Snapshot binaries are currently built and tested on several platforms:
- Windows (7, 8, Server 2008 R2), x86 and x86-64 (64-bit support added in Rust 0.12.0)
- Linux (2.6.18 or later, various distributions), x86 and x86-64
- OSX 10.7 (Lion) or greater, x86 and x86-64
You may find that other platforms work, but these are our officially supported build environments that are most likely to work.
Rust currently needs about 1.5 GiB of RAM to build without swapping; if it hits swap, it will take a very long time to build.
There is more advice about hacking on Rust in CONTRIBUTING.md.
Getting Help
The Rust community congregates in a few places:
- Stack Overflow - Direct questions about using the language.
- users.rust-lang.org - General discussion and broader questions.
- /r/rust - News and general discussion.
Contributing
To contribute to Rust, please see CONTRIBUTING.

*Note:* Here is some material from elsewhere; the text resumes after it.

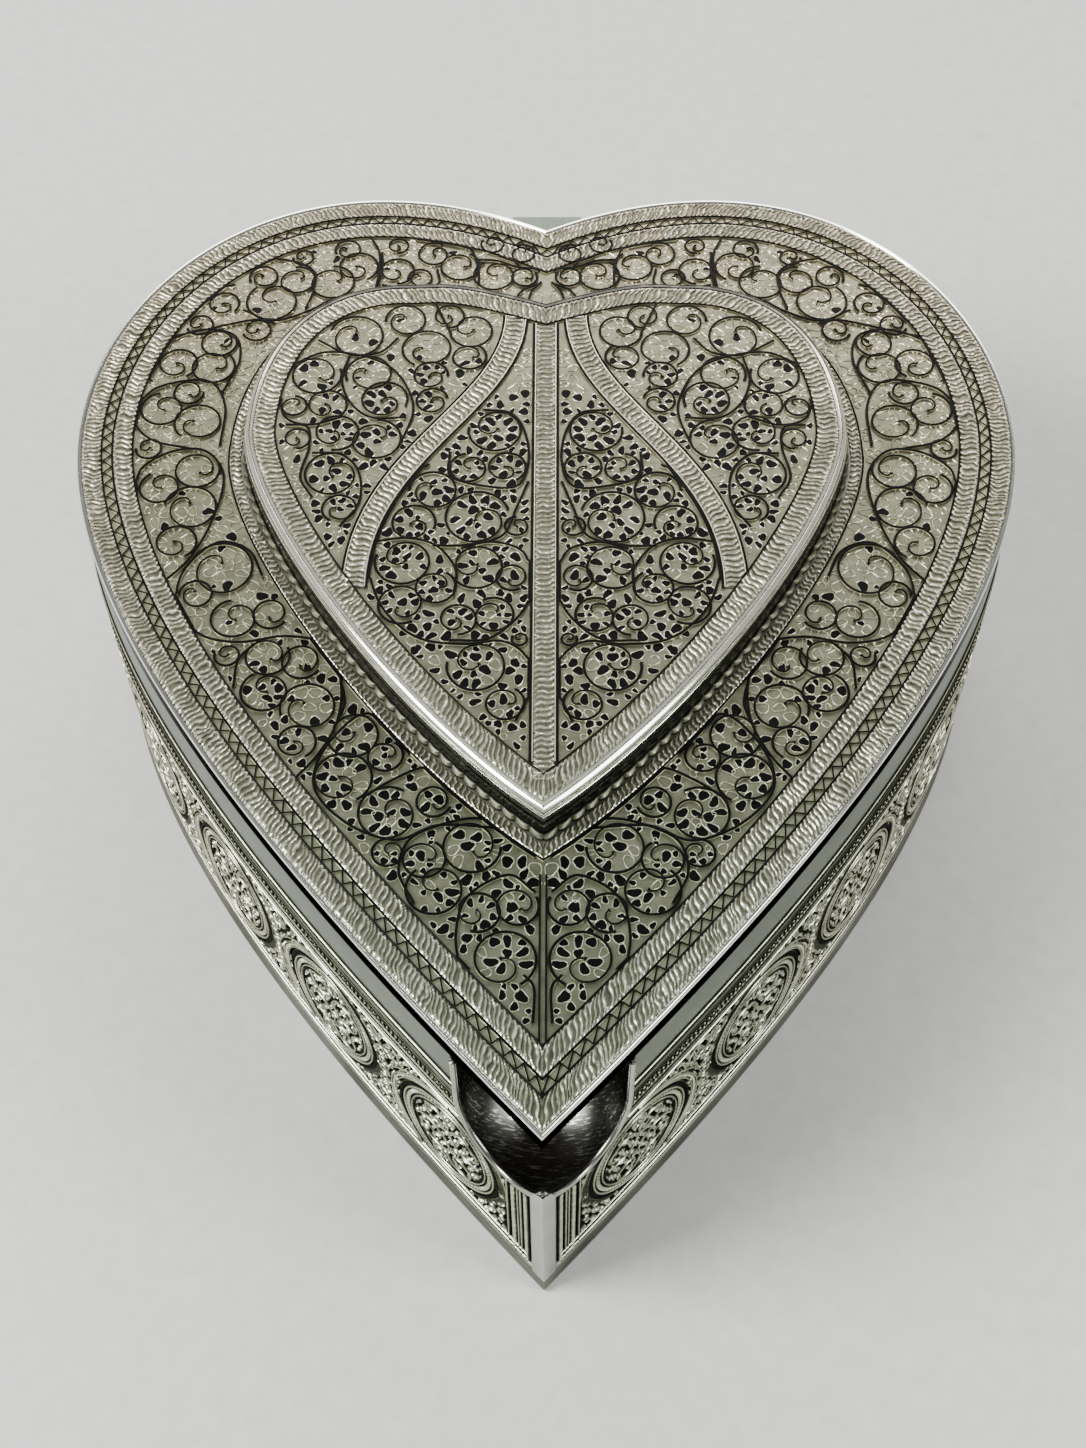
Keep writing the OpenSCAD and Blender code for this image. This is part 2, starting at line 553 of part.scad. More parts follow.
// Three-start screw: a wavy circle turned as it rises, with a groove level with the wheel
worm_z0 = second_z - 4;
worm_h = 8;
worm_turn = 360 * worm_h / worm_lead;
worm_phase = 180 + worm_starts * (90 + 360 * (second_z - worm_z0) / worm_lead);
module governor_worm() color("#a9adb0") at_mid() translate([worm_x, worm_y, 0]) union() {
    translate([0, 0, worm_z0]) linear_extrude(worm_h, twist = -worm_turn, slices = 26)
        polygon([for (i = [0:23]) let (a = i * 15)
            (worm_mean + worm_wave * cos(worm_starts * a + worm_phase)) * [cos(a), sin(a)]]);
    translate([0, 0, worm_low - 0.8]) cylinder(r = 0.6, h = cover_z - 3 - worm_low, $fn = 32);
}
module air_brake() color("#2c2e30") at_mid() translate([worm_x, worm_y, 0]) difference() {
    union() {
        translate([0, 0, worm_high + 1.4]) cylinder(r = 1.6, h = 3.4, $fn = 48);
        translate([-6, -0.3, worm_high + 1.5]) cube([12, 0.6, 2.8]);
        translate([0, 0, worm_high + 4.3]) cylinder(r = 3, h = 0.5, $fn = 48);
    }
    translate([0, 0, worm_high]) cylinder(r = 0.6, h = 10, $fn = 32);
}
// Rod under the lid, with a finger that rests just above the air brake's disc
finger_z = worm_high + 5.2;
module stop_rod() color("#a9adb0") at_mid() union() {
    translate([worm_x, stop_y, finger_z]) cylinder(r = 1, h = 56.8 - finger_z, $fn = 48);
    translate([worm_x - 0.8, stop_y, finger_z]) cube([1.6, worm_y - 1 - stop_y, 0.9]);
}

wall_left();
wall_right();
base_rim();
floor_plate();
thumb_scoop();
corner_strip();
side_filigree_left();
side_filigree_right();
bead_wires_left();
bead_wires_right();
inner_bezel_left();
inner_bezel_right();
lining_wall();
lining_floor();
hinge_leaf_box();
hinge_pin();
bedplate();
bed_screws();
comb();
comb_screws();
left_bearing();
right_bearing();
governor_bracket();
movement_cover();
rod_guide();
lid_side_left();
lid_side_right();
lid_plate();
lid_filigree();
outer_twist_band();
zigzag_band();
inner_twist_band();
raised_surround();
scallop_strip();
raised_side();
raised_filigree();
raised_border();
centre_band();
leaf_band_left();
leaf_band_right();
lid_lining();
lid_mirror();
hinge_leaf_lid();
winding_key();
winding_arbor();
spring_barrel();
mainspring();
pinned_cylinder();
cylinder_arbor();
cylinder_pinion();
cylinder_wheel();
second_arbor();
worm_wheel();
governor_worm();
air_brake();
stop_rod();
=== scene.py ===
import math

import bpy
import numpy as np
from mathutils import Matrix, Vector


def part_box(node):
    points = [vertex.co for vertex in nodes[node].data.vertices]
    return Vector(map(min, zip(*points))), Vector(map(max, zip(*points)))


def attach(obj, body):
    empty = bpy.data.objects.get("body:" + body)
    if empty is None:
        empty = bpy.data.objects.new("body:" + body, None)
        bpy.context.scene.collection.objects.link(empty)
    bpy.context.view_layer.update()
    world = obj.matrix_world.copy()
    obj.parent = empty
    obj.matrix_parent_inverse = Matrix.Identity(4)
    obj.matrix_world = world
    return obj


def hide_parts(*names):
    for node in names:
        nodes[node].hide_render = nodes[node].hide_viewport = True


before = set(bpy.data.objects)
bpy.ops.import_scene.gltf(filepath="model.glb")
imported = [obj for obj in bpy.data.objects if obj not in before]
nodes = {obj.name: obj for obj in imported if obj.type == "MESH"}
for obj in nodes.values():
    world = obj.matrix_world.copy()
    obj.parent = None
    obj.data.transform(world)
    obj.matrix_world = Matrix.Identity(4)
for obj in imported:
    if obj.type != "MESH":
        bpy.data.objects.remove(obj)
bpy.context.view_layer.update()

# ---------------------------------------------------------------------------------------------
# Walls of the box
# Two bent sheets of sterling silver, soldered at the cleft and at the front point, with a plain
# polished band above the wirework. The thumb scoop is cut through both at the front point.
# ---------------------------------------------------------------------------------------------

# Half outlines in mm: cleft y, its angle and handle, lobe x, y, handles in and out, widest x, y,
# handles up and down, half angle of the tip, its handle, tip y.
OUTER = [76.5, 27, 7, 28.4, 83.9, 12, 27, 75.7, 31.3, 29, 39, 43.8, 42, -89.5]
RISE = [53.5, 20, 17, 23, 57.8, 6, 14, 47.8, 26, 21, 15.5, 53.5, 28, -44.4]
TIP_Y = OUTER[-1]
# The outline's own origin lies behind the middle of the frame by this much
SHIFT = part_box("lid_side_left")[0].y * 1000 - TIP_Y


def cubic(a, b, c, d, t):
    """Points at t, 0 to 1, of the cubic curve from a to d with handle points b and c."""
    return (1 - t)**3 * a + 3 * (1 - t)**2 * t * b + 3 * (1 - t) * t**2 * c + t**3 * d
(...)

Rust has an IRC culture and most real-time collaboration happens in a variety of channels on Mozilla's IRC network, irc.mozilla.org. The most popular channel is #rust, a venue for general discussion about Rust, and a good place to ask for help.
License
Rust is primarily distributed under the terms of both the MIT license and the Apache License (Version 2.0), with portions covered by various BSD-like licenses.